[Start]

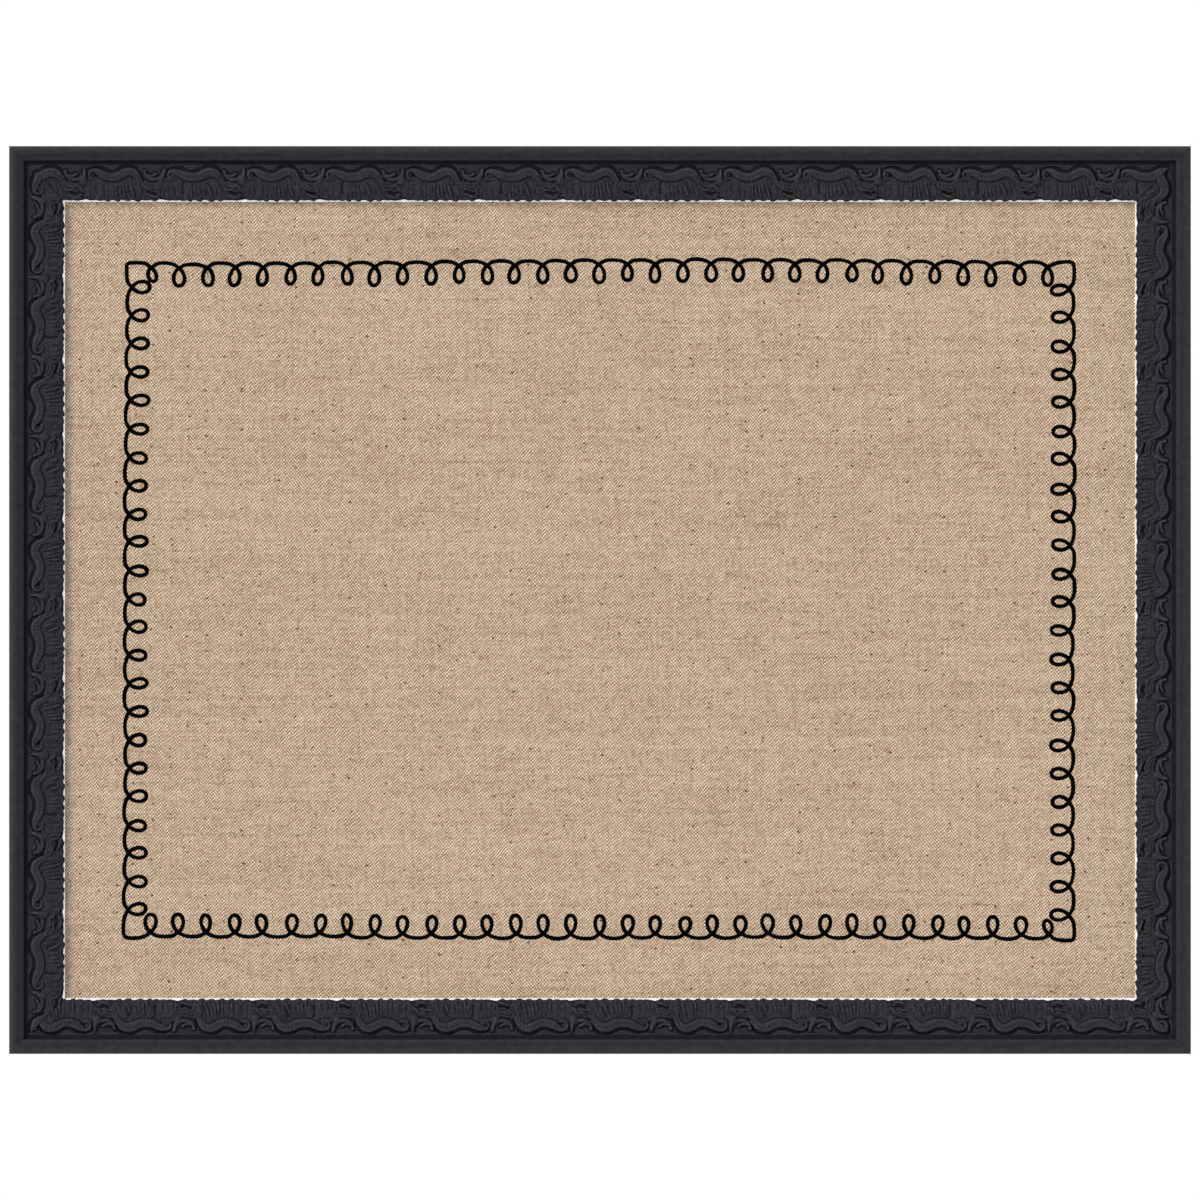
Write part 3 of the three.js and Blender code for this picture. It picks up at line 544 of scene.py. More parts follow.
class Relief:
    """One repeat of the carved field as heights over a fine grid."""

    def __init__(self):
        self.s = np.arange(0, REPEAT, FINE)
        self.u = np.arange(FIELD_START, SIGHT + 1, FINE)
        self.height = np.full((len(self.s), len(self.u)), GROUND)

    def near(self, points, reach):
        """For each grid place: how far the line is (less than zero on its outer side), and which
        of its points is nearest, counted in points from its start."""
        steps = 10
        line = catmull(points, steps)
        offset = np.full(self.height.shape, 1e3)
        along = np.zeros(self.height.shape)
        for shift in (-REPEAT, 0, REPEAT):
            moved = line + [shift, 0]
            rows = (self.s > moved[:, 0].min() - reach) & (self.s < moved[:, 0].max() + reach)
            if not rows.any():
                continue
            s = self.s[rows][:, None, None]
            u = self.u[None, :, None]
            a = moved[:-1]
            step = np.diff(moved, axis=0)
            length = np.maximum((step**2).sum(1), 1e-9)
            right, down = s - a[:, 0], u - a[:, 1]
            share = np.clip((right * step[:, 0] + down * step[:, 1]) / length, 0, 1)
            away = np.hypot(right - share * step[:, 0], down - share * step[:, 1])
            best = away.argmin(2)
            pick = (*np.indices(best.shape), best)
            side = np.where((step[:, 0] * down - step[:, 1] * right)[pick] < 0, -1, 1)
            closer = away[pick] < np.abs(offset[rows])
            offset[rows] = np.where(closer, side * away[pick], offset[rows])
            along[rows] = np.where(closer, (best + share[pick]) / steps, along[rows])
        return offset, along

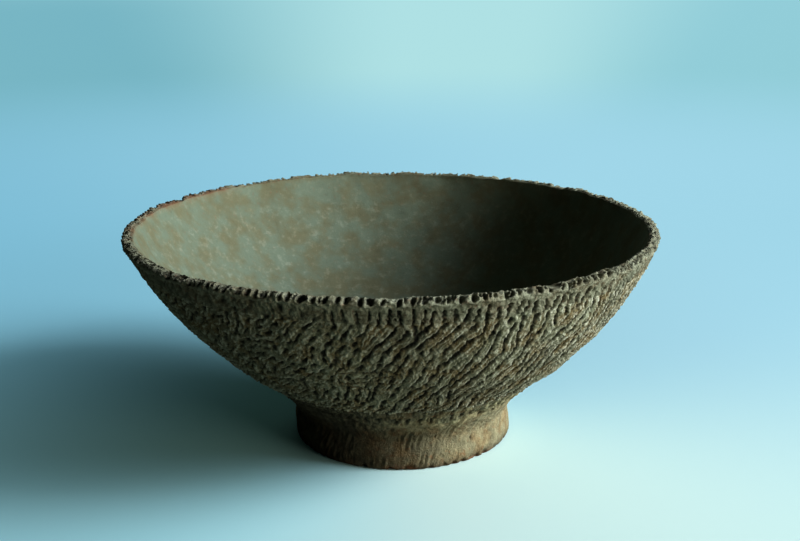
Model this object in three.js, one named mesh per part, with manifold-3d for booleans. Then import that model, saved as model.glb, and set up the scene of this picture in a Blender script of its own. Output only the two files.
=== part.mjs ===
// A cord-marked pottery bowl on a ring foot, hand built from separate pieces of clay.
// Units are millimetres, +Z is up, and the origin is on the ground under the middle of the mouth.
// The bowl is a round-bottomed body of four flattened strips of clay (courses) on a base pat, closed by a
// notched rim strip. It stands on a ring made apart, which is luted on with a fillet outside and one inside.

import * as THREE from "three";
import { mergeGeometries, mergeVertices } from "three/addons/utils/BufferGeometryUtils.js";
import Module from "manifold-3d";

const wasm = await Module();
wasm.setup();

// Overall form: foot, body and lip make up the height, and the body's side is one arc
const mouthRadius = 130;
const footHeight = 24.4;
const bodyHeight = 80.8;
const lipHeight = 3.2;
const sideCurveRadius = 170;

// Walls
const wallThicknessLow = 7.5;
const wallThicknessHigh = 5;
const baseThickness = 9;
const baseFlatRadius = 28;
const basePatRadius = 60.4;
const rimStripWidth = 8.9;
const courseCount = 4;
const lapRun = 7.1;

// Lip and its notches
const lipStep = 0.6;
const lipTopWidth = 2.6;
const lipEdgeBevel = 0.8;
const notchPitch = 4.9;
const notchWidth = 3.4;
const notchHeight = 5;
const notchDepth = 2.8;
const notchSlant = 14;
const notchDrop = 0.7;

// Cord marks on the wall: grooves whose spacing is given at the lip, and which sweep round lower down
const cordPitch = 5.4;
const cordDepth = 1;
const cordBeadShare = 0.55;
const cordSweep = 12.8;
const cordFade = 4;

// Foot
const footBaseRadius = 55.2;
const footWaistRadius = 53.4;
const footThickness = 9.6;
const footInnerTaper = 1;
const footFlareHeight = 7;
const footEdgeRound = 1.2;
const footOffset = 4.8;

// Luting clay between foot and bowl
const outerFilletReach = 19.5;
const outerFilletDrop = 10.5;
const outerFilletTuck = 6.3;
const innerFilletReach = 8;
const innerFilletDrop = 7;
const innerFilletTuck = 4.9;
const filletEdge = 0.4;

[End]

◆ PROMPT: Please copy exactly the lines from the first line of the records above through the line containing "return offset, along", including both, and nothing more.

◆ TASK SOLUTION:
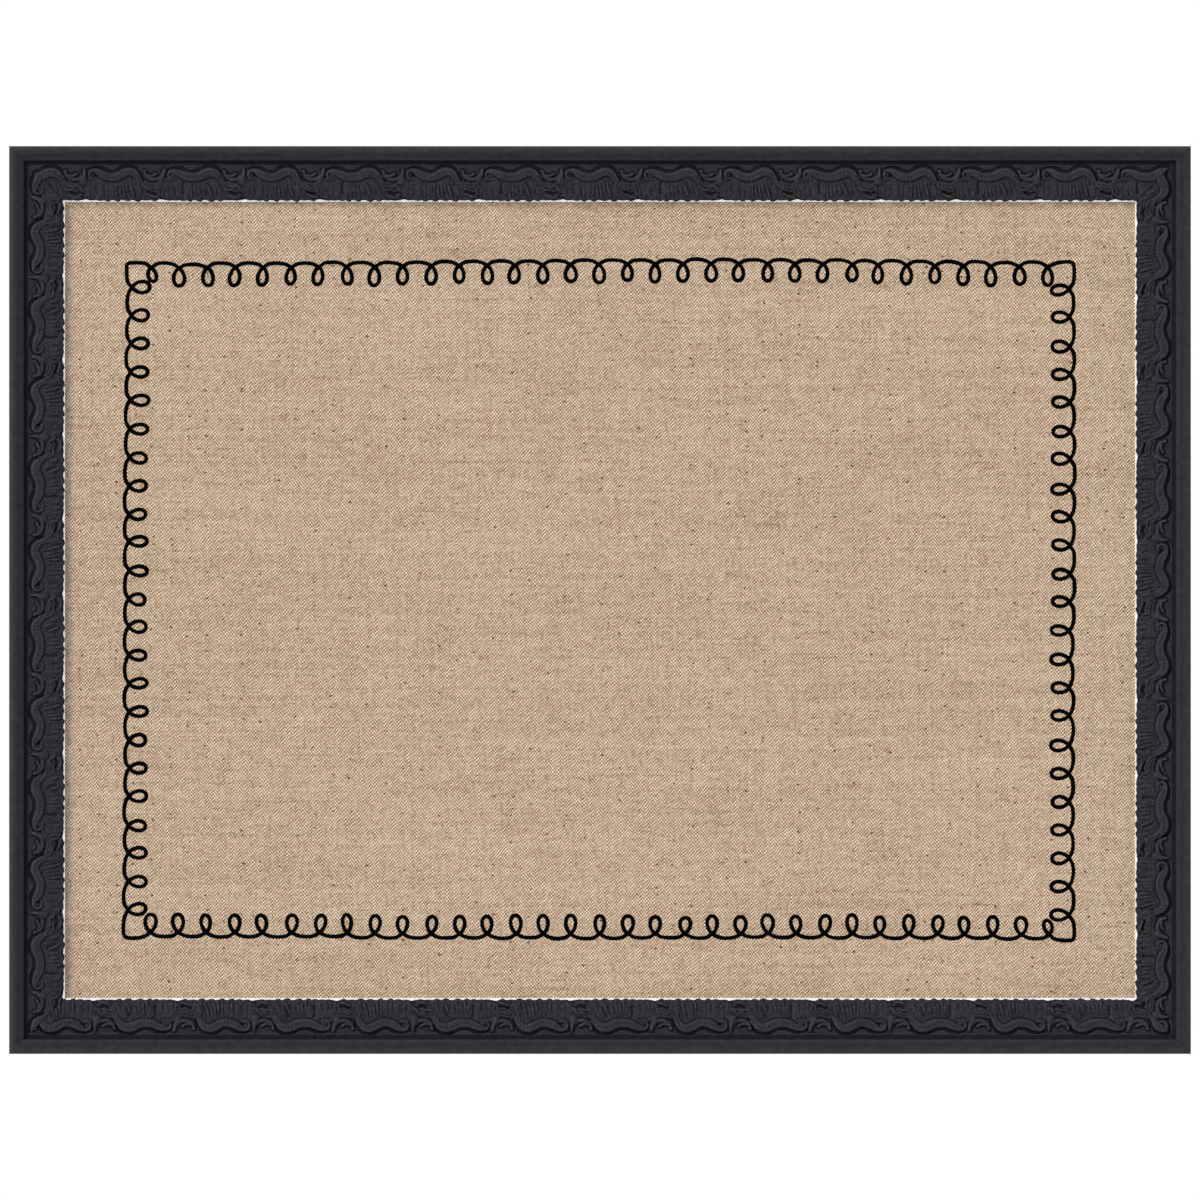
Write part 3 of the three.js and Blender code for this picture. It picks up at line 544 of scene.py. More parts follow.
class Relief:
    """One repeat of the carved field as heights over a fine grid."""

    def __init__(self):
        self.s = np.arange(0, REPEAT, FINE)
        self.u = np.arange(FIELD_START, SIGHT + 1, FINE)
        self.height = np.full((len(self.s), len(self.u)), GROUND)

    def near(self, points, reach):
        """For each grid place: how far the line is (less than zero on its outer side), and which
        of its points is nearest, counted in points from its start."""
        steps = 10
        line = catmull(points, steps)
        offset = np.full(self.height.shape, 1e3)
        along = np.zeros(self.height.shape)
        for shift in (-REPEAT, 0, REPEAT):
            moved = line + [shift, 0]
            rows = (self.s > moved[:, 0].min() - reach) & (self.s < moved[:, 0].max() + reach)
            if not rows.any():
                continue
            s = self.s[rows][:, None, None]
            u = self.u[None, :, None]
            a = moved[:-1]
            step = np.diff(moved, axis=0)
            length = np.maximum((step**2).sum(1), 1e-9)
            right, down = s - a[:, 0], u - a[:, 1]
            share = np.clip((right * step[:, 0] + down * step[:, 1]) / length, 0, 1)
            away = np.hypot(right - share * step[:, 0], down - share * step[:, 1])
            best = away.argmin(2)
            pick = (*np.indices(best.shape), best)
            side = np.where((step[:, 0] * down - step[:, 1] * right)[pick] < 0, -1, 1)
            closer = away[pick] < np.abs(offset[rows])
            offset[rows] = np.where(closer, side * away[pick], offset[rows])
            along[rows] = np.where(closer, (best + share[pick]) / steps, along[rows])
        return offset, along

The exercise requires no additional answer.